Whether or not these comments impart any deep insight into the music at hand might very well be arbitrary. Still, I cannot imagine having said such things without some sort of provocation. This experience makes me question what kind of background noise I must be filtering out before coming up with anything at all intelligible. Thank you for indulging this tangent and, for what it’s worth, here’s my highly filtered version:

Gary Burton is in a class all his own. On the vibraharp he is pliant yet unbreakable with a certain flair for the understatedly powerful. Among the present company, he is perfectly at ease. No one tries to overpower him, and despite his melodic dominance he never looms for too long, receding into as many shadows as he casts. There’s not a single pretentious note to be heard; the flow between and within tracks barters its way across smooth waters. This is a nocturnal album all the way.

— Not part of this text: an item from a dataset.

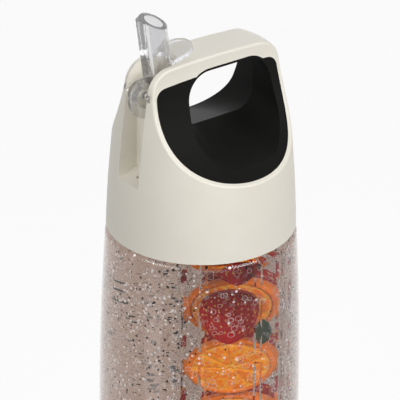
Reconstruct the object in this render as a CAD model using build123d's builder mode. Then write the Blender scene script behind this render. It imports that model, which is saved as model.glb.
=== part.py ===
from build123d import *

import os
from math import atan2, cos, degrees, hypot, radians, sin, sqrt, tan

os.makedirs("parts", exist_ok=True)

# Fruit infuser water bottle. Millimetres, +Z up, origin at the middle of the foot.
# The handle bar runs along X, the drinking spout hinges at its -X end, and the hand
# opening goes through along Y.

overrun = 20.0

# Bottle body: a barrel-sided clear shell with a round shoulder and a straight neck
body_radius = 45.0
widest_height = 75.0
shoulder_height = 180.0
shoulder_radius = 41.2
shoulder_round = 4.5
base_radius = 43.4
base_round = 7.0
foot_width = 4.0
punt_depth = 2.6
floor_thickness = 3.4
body_wall = 2.6
neck_radius = 33.2
neck_wall = 2.6
neck_height = 21.5
neck_lip_round = 0.8
inner_shoulder_round = 2.0

# Lid: a tapering round shell cut front and back by one concave sweep along X
seat_gap = 0.3
lid_radius = 41.0
lid_height = 80.6
lid_belly_height_share = 0.43
lid_belly_radius = 38.75
lid_top_radius = 32.9
lid_crown = 2.2
lid_shoulder_round = 10.0
lid_edge_round = 1.0
bar_half_width = 9.5
bell_radius = 47.5
bell_top_height = 77.0
cavity_radius = 37.2
cavity_height = 27.0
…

In the opening “Mevlevia,” flanged guitar provides a yielding current of sound upon which Burton and Weber are able to lie back and drift. “Unfinished Sympathy” is more than just a clever play on words, but is also a gorgeous vehicle for Goodrick’s rolling solos. Its structure is built around a recurring guitar motif, which indeed feels unfinished as it circles around a flower it can never pollinate. It is a short and sweet diversion into a vaguely grasped thought. “Tunnel Of Love” is a languid journey toward something that is apprently fated but which is actually uncertain. A warm bass solo arises from the murky surface that surrounds us, threading our path with its own braided thread. A lilting guitar in the background plucks steady notes from the air, balancing them atop slowly rolling spheres. “Intrude” begins with a drum solo that flitters like a dragonfly skirting the edge of its known domain. A certain jouissance works its way from the outside in before petering out into the last few drops of cymbal, at which point the ensemble kicks in with a six-stringed groove tugged along by bass and the now recumbent drums. The delicacy from before is implicitly maintained, even as the static builds in charge, at last defused by a premature spark. “Silent Spring” feels like the most composed piece in this set, and in that sense it refuses to take its own simple pleasures for granted. The bass flickers its way into recognition like a blown-out candle in reverse, telling what it knows to be untrue, a musical fabrication in disguise. “The Colors of Chloë” produces another superb bass solo in the midst of a first-rate groove, which seems to climb up and down stairs before settling on the black and the white of its own private chessboard.

In short: listen to this album and love it.